• _Task details_: Reproduce all of the records exactly.

-- Start Given data --

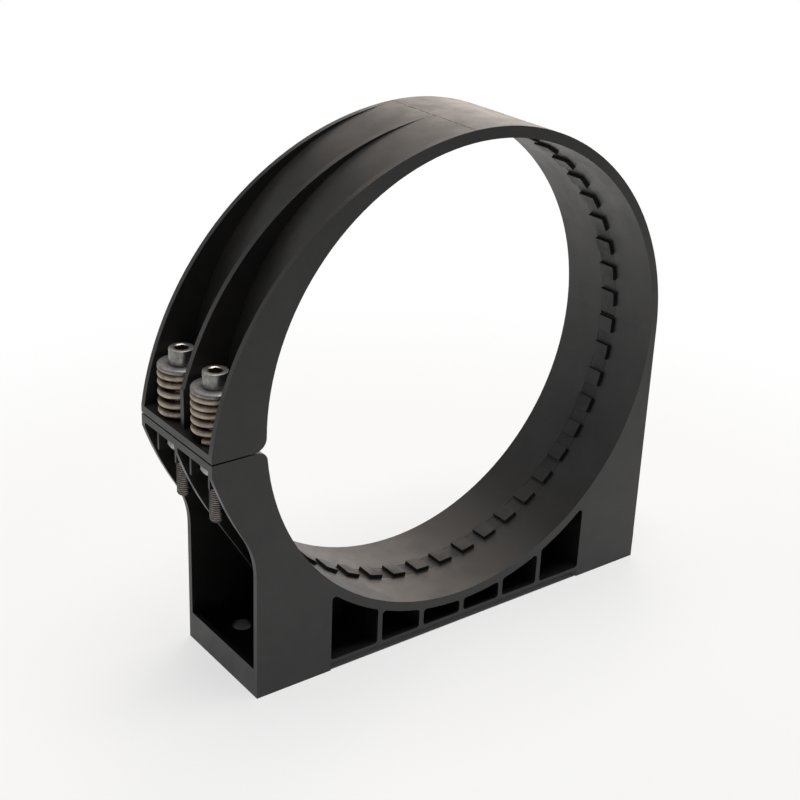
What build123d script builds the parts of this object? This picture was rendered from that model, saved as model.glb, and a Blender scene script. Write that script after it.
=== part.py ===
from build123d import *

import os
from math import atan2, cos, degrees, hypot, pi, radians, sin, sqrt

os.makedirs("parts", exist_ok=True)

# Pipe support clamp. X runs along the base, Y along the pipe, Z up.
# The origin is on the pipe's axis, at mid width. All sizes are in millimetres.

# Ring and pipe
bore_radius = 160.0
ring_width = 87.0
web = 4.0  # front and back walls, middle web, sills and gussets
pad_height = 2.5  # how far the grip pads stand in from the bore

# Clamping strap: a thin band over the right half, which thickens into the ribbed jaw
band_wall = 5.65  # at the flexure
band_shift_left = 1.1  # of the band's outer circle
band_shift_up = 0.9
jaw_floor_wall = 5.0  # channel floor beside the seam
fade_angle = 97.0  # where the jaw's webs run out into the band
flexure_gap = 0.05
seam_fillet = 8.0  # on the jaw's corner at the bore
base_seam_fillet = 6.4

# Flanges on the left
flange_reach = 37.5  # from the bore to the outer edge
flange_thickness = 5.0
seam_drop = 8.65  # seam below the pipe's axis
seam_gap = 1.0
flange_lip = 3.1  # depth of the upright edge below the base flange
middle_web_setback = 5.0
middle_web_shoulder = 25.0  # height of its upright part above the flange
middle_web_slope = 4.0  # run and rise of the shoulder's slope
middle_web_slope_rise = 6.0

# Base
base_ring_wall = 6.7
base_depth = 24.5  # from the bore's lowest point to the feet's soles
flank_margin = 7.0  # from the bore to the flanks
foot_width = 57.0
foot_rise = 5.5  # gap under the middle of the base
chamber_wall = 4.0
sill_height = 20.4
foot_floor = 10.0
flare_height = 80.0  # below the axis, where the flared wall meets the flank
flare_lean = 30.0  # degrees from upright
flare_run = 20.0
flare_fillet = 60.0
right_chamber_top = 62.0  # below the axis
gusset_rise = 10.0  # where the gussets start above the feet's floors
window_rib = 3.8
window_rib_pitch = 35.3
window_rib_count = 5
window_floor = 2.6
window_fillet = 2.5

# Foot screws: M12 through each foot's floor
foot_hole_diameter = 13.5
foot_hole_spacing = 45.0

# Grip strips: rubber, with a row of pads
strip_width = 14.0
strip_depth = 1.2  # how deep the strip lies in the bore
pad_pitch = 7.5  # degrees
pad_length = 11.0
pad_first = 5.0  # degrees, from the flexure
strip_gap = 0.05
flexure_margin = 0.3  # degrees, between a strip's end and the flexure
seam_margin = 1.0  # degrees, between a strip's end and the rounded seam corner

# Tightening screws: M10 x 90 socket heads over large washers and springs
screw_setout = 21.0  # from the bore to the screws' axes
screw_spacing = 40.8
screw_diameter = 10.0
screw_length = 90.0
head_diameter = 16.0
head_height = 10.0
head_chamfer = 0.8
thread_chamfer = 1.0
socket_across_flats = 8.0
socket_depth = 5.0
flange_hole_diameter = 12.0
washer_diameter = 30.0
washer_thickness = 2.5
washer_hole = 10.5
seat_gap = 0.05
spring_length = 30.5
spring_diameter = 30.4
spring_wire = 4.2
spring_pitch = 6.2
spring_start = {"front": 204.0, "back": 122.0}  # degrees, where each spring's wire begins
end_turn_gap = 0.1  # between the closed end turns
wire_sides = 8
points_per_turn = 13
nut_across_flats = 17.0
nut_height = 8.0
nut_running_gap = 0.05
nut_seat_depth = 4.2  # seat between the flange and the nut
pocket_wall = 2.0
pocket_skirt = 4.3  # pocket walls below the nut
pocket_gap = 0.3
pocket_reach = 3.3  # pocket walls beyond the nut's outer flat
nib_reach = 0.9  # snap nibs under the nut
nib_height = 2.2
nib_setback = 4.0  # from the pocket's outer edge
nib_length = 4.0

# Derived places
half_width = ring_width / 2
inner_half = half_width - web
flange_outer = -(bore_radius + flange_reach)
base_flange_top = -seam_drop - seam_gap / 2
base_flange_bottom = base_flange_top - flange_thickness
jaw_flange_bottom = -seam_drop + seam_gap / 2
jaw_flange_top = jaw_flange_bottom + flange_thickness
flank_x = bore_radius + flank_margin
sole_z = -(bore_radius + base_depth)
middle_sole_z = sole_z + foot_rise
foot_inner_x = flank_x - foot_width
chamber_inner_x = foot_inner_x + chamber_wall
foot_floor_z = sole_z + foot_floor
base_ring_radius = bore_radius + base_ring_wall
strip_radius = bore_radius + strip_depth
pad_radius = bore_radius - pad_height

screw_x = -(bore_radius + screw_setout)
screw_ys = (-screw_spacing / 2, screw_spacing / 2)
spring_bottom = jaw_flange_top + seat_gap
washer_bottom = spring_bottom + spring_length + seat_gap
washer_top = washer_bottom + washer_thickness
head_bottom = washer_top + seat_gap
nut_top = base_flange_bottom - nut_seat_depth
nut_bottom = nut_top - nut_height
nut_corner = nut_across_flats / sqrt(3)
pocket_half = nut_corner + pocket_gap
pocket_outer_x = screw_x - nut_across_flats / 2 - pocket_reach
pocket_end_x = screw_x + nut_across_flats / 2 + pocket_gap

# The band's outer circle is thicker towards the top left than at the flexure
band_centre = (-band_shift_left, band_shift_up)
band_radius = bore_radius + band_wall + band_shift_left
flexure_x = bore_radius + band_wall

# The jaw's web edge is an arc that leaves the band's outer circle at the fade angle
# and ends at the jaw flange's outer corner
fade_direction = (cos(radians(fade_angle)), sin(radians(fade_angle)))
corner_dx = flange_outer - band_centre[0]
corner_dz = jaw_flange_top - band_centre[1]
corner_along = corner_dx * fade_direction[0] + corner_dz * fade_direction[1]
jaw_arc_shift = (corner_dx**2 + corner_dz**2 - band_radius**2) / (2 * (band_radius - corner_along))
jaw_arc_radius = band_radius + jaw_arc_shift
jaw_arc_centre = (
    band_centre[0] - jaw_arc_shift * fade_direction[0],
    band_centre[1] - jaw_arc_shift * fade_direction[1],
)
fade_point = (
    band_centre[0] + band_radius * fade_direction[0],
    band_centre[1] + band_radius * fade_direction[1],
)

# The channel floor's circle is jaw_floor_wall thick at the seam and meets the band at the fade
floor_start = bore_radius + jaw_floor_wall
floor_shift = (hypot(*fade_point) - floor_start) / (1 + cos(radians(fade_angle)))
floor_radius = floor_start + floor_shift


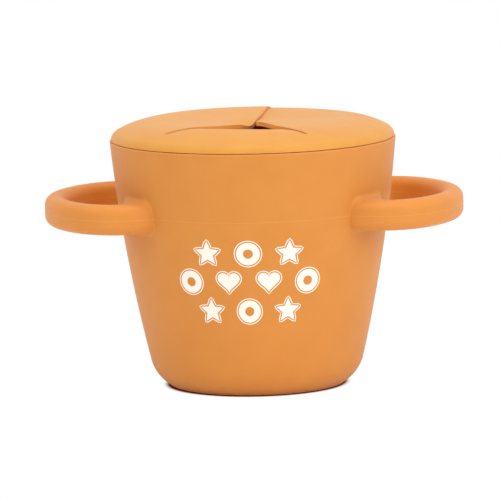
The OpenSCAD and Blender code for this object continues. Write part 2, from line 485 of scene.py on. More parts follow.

-- End Given data --

• _Answer to this task_:
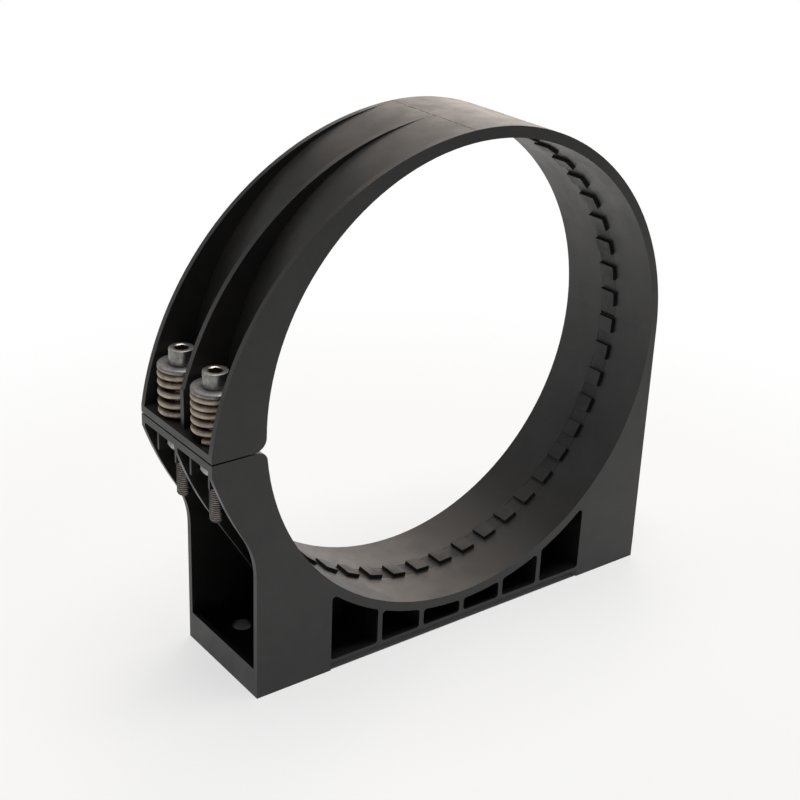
What build123d script builds the parts of this object? This picture was rendered from that model, saved as model.glb, and a Blender scene script. Write that script after it.
=== part.py ===
from build123d import *

import os
from math import atan2, cos, degrees, hypot, pi, radians, sin, sqrt

os.makedirs("parts", exist_ok=True)

# Pipe support clamp. X runs along the base, Y along the pipe, Z up.
# The origin is on the pipe's axis, at mid width. All sizes are in millimetres.

# Ring and pipe
bore_radius = 160.0
ring_width = 87.0
web = 4.0  # front and back walls, middle web, sills and gussets
pad_height = 2.5  # how far the grip pads stand in from the bore

# Clamping strap: a thin band over the right half, which thickens into the ribbed jaw
band_wall = 5.65  # at the flexure
band_shift_left = 1.1  # of the band's outer circle
band_shift_up = 0.9
jaw_floor_wall = 5.0  # channel floor beside the seam
fade_angle = 97.0  # where the jaw's webs run out into the band
flexure_gap = 0.05
seam_fillet = 8.0  # on the jaw's corner at the bore
base_seam_fillet = 6.4

# Flanges on the left
flange_reach = 37.5  # from the bore to the outer edge
flange_thickness = 5.0
seam_drop = 8.65  # seam below the pipe's axis
seam_gap = 1.0
flange_lip = 3.1  # depth of the upright edge below the base flange
middle_web_setback = 5.0
middle_web_shoulder = 25.0  # height of its upright part above the flange
middle_web_slope = 4.0  # run and rise of the shoulder's slope
middle_web_slope_rise = 6.0

# Base
base_ring_wall = 6.7
base_depth = 24.5  # from the bore's lowest point to the feet's soles
flank_margin = 7.0  # from the bore to the flanks
foot_width = 57.0
foot_rise = 5.5  # gap under the middle of the base
chamber_wall = 4.0
sill_height = 20.4
foot_floor = 10.0
flare_height = 80.0  # below the axis, where the flared wall meets the flank
flare_lean = 30.0  # degrees from upright
flare_run = 20.0
flare_fillet = 60.0
right_chamber_top = 62.0  # below the axis
gusset_rise = 10.0  # where the gussets start above the feet's floors
window_rib = 3.8
window_rib_pitch = 35.3
window_rib_count = 5
window_floor = 2.6
window_fillet = 2.5

# Foot screws: M12 through each foot's floor
foot_hole_diameter = 13.5
foot_hole_spacing = 45.0

# Grip strips: rubber, with a row of pads
strip_width = 14.0
strip_depth = 1.2  # how deep the strip lies in the bore
pad_pitch = 7.5  # degrees
pad_length = 11.0
pad_first = 5.0  # degrees, from the flexure
strip_gap = 0.05
flexure_margin = 0.3  # degrees, between a strip's end and the flexure
seam_margin = 1.0  # degrees, between a strip's end and the rounded seam corner

# Tightening screws: M10 x 90 socket heads over large washers and springs
screw_setout = 21.0  # from the bore to the screws' axes
screw_spacing = 40.8
screw_diameter = 10.0
screw_length = 90.0
head_diameter = 16.0
head_height = 10.0
head_chamfer = 0.8
thread_chamfer = 1.0
socket_across_flats = 8.0
socket_depth = 5.0
flange_hole_diameter = 12.0
washer_diameter = 30.0
washer_thickness = 2.5
washer_hole = 10.5
seat_gap = 0.05
spring_length = 30.5
spring_diameter = 30.4
spring_wire = 4.2
spring_pitch = 6.2
spring_start = {"front": 204.0, "back": 122.0}  # degrees, where each spring's wire begins
end_turn_gap = 0.1  # between the closed end turns
wire_sides = 8
points_per_turn = 13
nut_across_flats = 17.0
nut_height = 8.0
nut_running_gap = 0.05
nut_seat_depth = 4.2  # seat between the flange and the nut
pocket_wall = 2.0
pocket_skirt = 4.3  # pocket walls below the nut
pocket_gap = 0.3
pocket_reach = 3.3  # pocket walls beyond the nut's outer flat
nib_reach = 0.9  # snap nibs under the nut
nib_height = 2.2
nib_setback = 4.0  # from the pocket's outer edge
nib_length = 4.0

# Derived places
half_width = ring_width / 2
inner_half = half_width - web
flange_outer = -(bore_radius + flange_reach)
base_flange_top = -seam_drop - seam_gap / 2
base_flange_bottom = base_flange_top - flange_thickness
jaw_flange_bottom = -seam_drop + seam_gap / 2
jaw_flange_top = jaw_flange_bottom + flange_thickness
flank_x = bore_radius + flank_margin
sole_z = -(bore_radius + base_depth)
middle_sole_z = sole_z + foot_rise
foot_inner_x = flank_x - foot_width
chamber_inner_x = foot_inner_x + chamber_wall
foot_floor_z = sole_z + foot_floor
base_ring_radius = bore_radius + base_ring_wall
strip_radius = bore_radius + strip_depth
pad_radius = bore_radius - pad_height

screw_x = -(bore_radius + screw_setout)
screw_ys = (-screw_spacing / 2, screw_spacing / 2)
spring_bottom = jaw_flange_top + seat_gap
washer_bottom = spring_bottom + spring_length + seat_gap
washer_top = washer_bottom + washer_thickness
head_bottom = washer_top + seat_gap
nut_top = base_flange_bottom - nut_seat_depth
nut_bottom = nut_top - nut_height
nut_corner = nut_across_flats / sqrt(3)
pocket_half = nut_corner + pocket_gap
pocket_outer_x = screw_x - nut_across_flats / 2 - pocket_reach
pocket_end_x = screw_x + nut_across_flats / 2 + pocket_gap

# The band's outer circle is thicker towards the top left than at the flexure
band_centre = (-band_shift_left, band_shift_up)
band_radius = bore_radius + band_wall + band_shift_left
flexure_x = bore_radius + band_wall

# The jaw's web edge is an arc that leaves the band's outer circle at the fade angle
# and ends at the jaw flange's outer corner
fade_direction = (cos(radians(fade_angle)), sin(radians(fade_angle)))
corner_dx = flange_outer - band_centre[0]
corner_dz = jaw_flange_top - band_centre[1]
corner_along = corner_dx * fade_direction[0] + corner_dz * fade_direction[1]
jaw_arc_shift = (corner_dx**2 + corner_dz**2 - band_radius**2) / (2 * (band_radius - corner_along))
jaw_arc_radius = band_radius + jaw_arc_shift
jaw_arc_centre = (
    band_centre[0] - jaw_arc_shift * fade_direction[0],
    band_centre[1] - jaw_arc_shift * fade_direction[1],
)
fade_point = (
    band_centre[0] + band_radius * fade_direction[0],
    band_centre[1] + band_radius * fade_direction[1],
)

# The channel floor's circle is jaw_floor_wall thick at the seam and meets the band at the fade
floor_start = bore_radius + jaw_floor_wall
floor_shift = (hypot(*fade_point) - floor_start) / (1 + cos(radians(fade_angle)))
floor_radius = floor_start + floor_shift


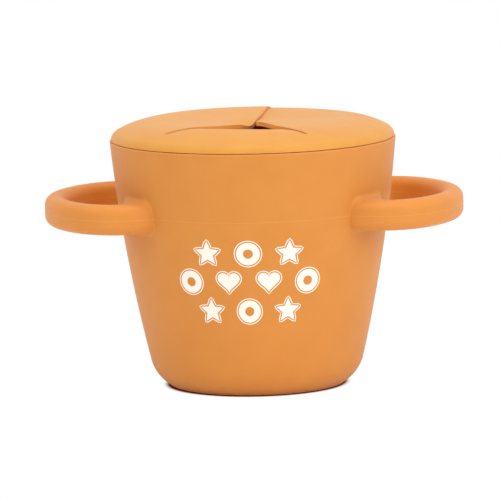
The OpenSCAD and Blender code for this object continues. Write part 2, from line 485 of scene.py on. More parts follow.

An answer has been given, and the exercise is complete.